Eden Ewing – A 6’9″ JUCO transfer, Ewing has a rep as an athletic guy with a good motor. He was rated one of the top JUCO guys coming out last year, so expectations are that he’ll be able to earn a rotation spot for this team immediately. The word is that he has enough ball skills to perhaps play the wing but I’d be betting on his getting more time at the 4.
Sasha Stefanovic – Stefanovic is a 6’5″ shooting guard from Indiana who comes in with a rep as a serious perimeter weapon. It’s possible that he could earn some minutes on the wing if the Boilers feel a need to expand the playing group.
Nojel Eastern – Eastern is a multi dimensional 6’6″ freshman from Evanston, IL. A Michigan State recruit, Eastern turned down the Spartans and other high major programs to play at Purdue in part because the Boilers seemed willing to give him a legitimate shot at playing the point. He is a capable passer and playmaker and his size gives him potential to be a disruptive defender in time. The big question mark on him is his shooting, but despite that, it seems very likely that he’ll at least pick up the minutes Albrecht played as a reserve point guard last year. His potential to develop into a solid all around player is definitely present, and I expect him to be in their playing group.

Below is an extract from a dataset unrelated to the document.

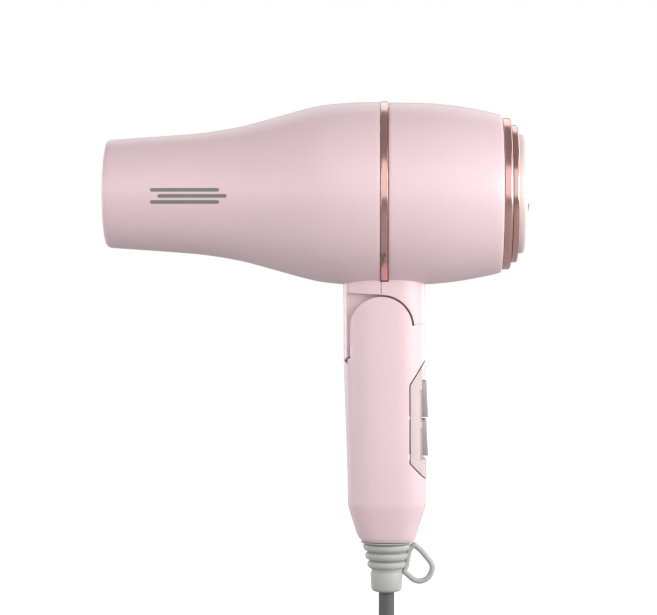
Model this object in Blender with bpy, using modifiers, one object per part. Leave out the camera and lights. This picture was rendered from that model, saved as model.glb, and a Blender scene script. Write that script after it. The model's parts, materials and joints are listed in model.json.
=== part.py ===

If Swanigan had returned, I would have been tempted to make Purdue a co-favorite to win the league and to be a serious threat for a Final Four berth. That’s how much he would have meant. Without him, I don’t believe the Boilers can quite get to that level, but this still should be a very good team. They’ll likely start four seniors and a sophomore, so experience will be a big positive for this team, as will it’s perimeter shooting. To me, the big issues will be if Haas can increase his minutes and whether guys like Taylor, Eastern and Ewing can combine with Cline to give Painter a solid and reliable bench rotation. Purdue won’t be able to bludgeon people in the paint the way they did last season, but this should still be a very good team and certainly one which will be worthy of an NCAA bid come March.